━━━━━ Stored rows ━━━━━
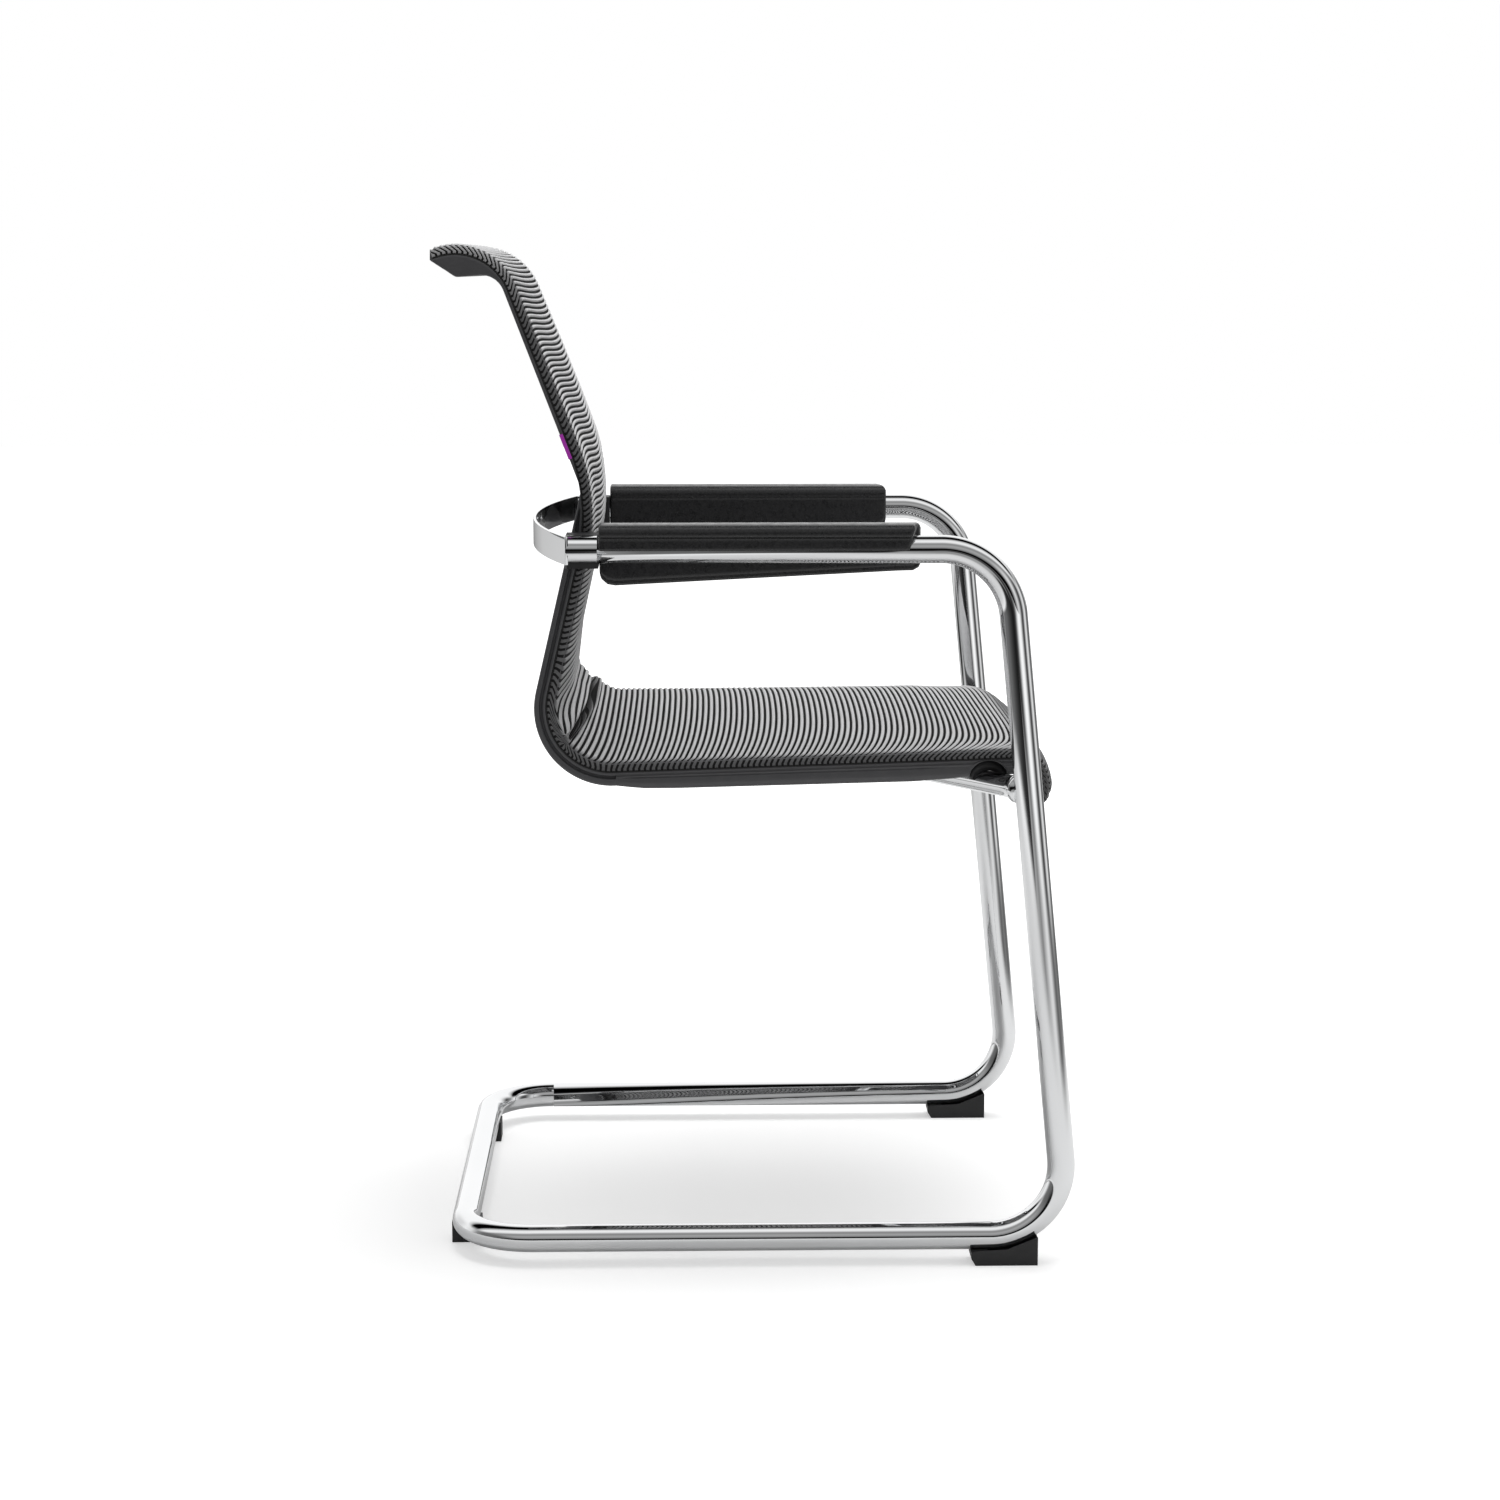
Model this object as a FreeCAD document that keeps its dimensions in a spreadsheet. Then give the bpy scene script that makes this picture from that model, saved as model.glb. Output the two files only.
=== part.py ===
import FreeCAD, Part
import math
import os

import Sketcher

# Cantilever conference armchair: a bent tube frame on glides, a mesh seat-and-back sling
# on moulded side frames, and padded arms joined to the back by a flat band.
#
# All sizes are in millimetres. The sitter faces -Y, +Z is up, +X is the sitter's left.
# "Reach" is measured forwards from the axis of the rear floor bar, so Y = middle - reach.

os.makedirs("parts", exist_ok=True)
doc = FreeCAD.newDocument("cantilever_chair")

# Driving sizes

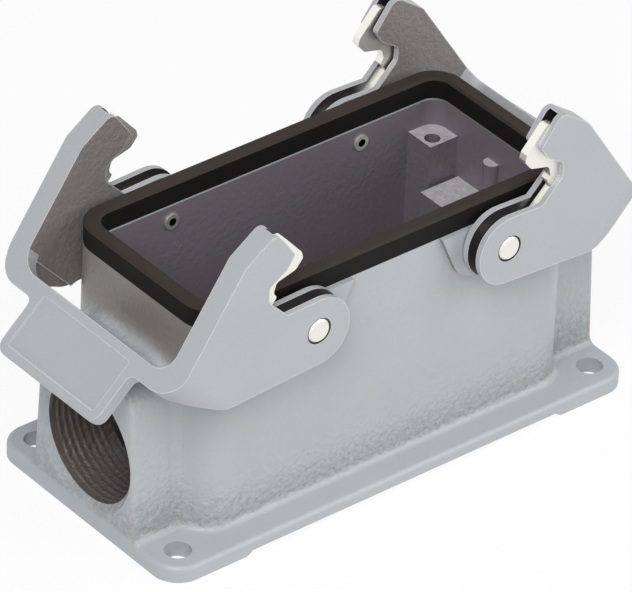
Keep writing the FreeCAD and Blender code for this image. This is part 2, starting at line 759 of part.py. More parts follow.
━━━━━
From the records above, please extract every line and repeat it exactly.

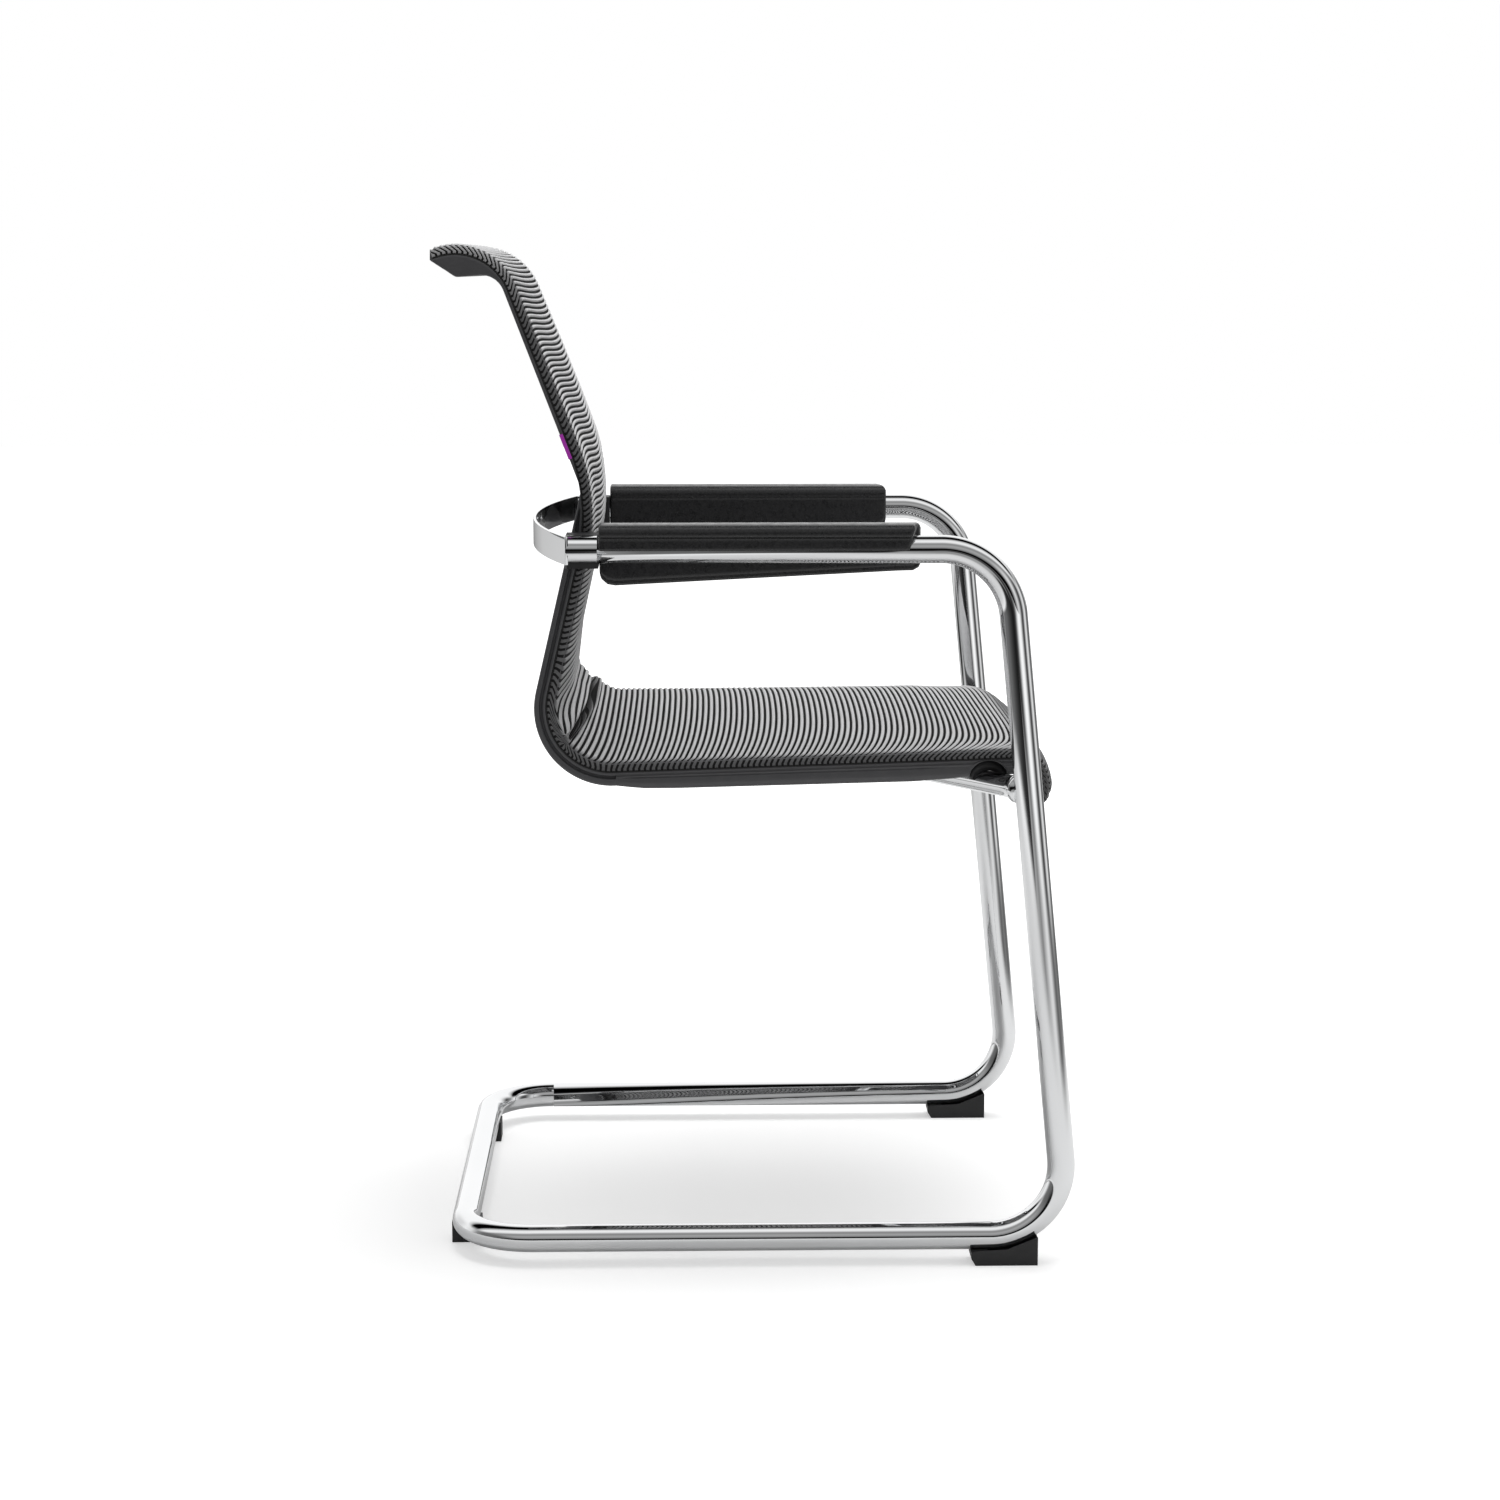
Model this object as a FreeCAD document that keeps its dimensions in a spreadsheet. Then give the bpy scene script that makes this picture from that model, saved as model.glb. Output the two files only.
=== part.py ===
import FreeCAD, Part
import math
import os

import Sketcher

# Cantilever conference armchair: a bent tube frame on glides, a mesh seat-and-back sling
# on moulded side frames, and padded arms joined to the back by a flat band.
#
# All sizes are in millimetres. The sitter faces -Y, +Z is up, +X is the sitter's left.
# "Reach" is measured forwards from the axis of the rear floor bar, so Y = middle - reach.

os.makedirs("parts", exist_ok=True)
doc = FreeCAD.newDocument("cantilever_chair")

# Driving sizes

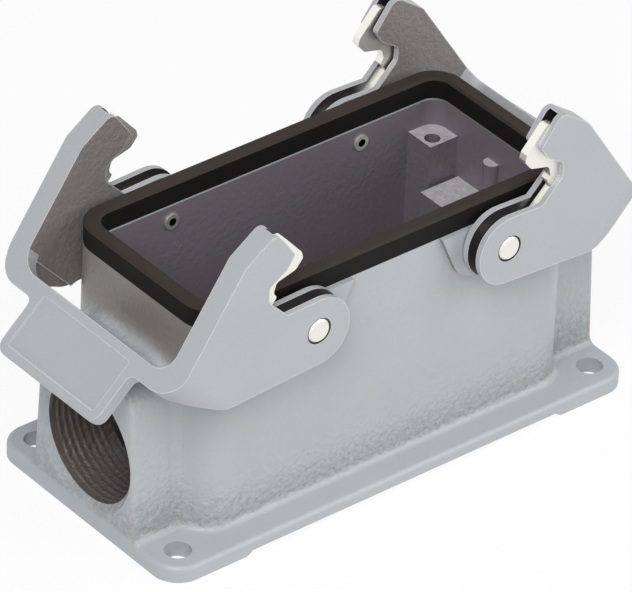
Keep writing the FreeCAD and Blender code for this image. This is part 2, starting at line 759 of part.py. More parts follow.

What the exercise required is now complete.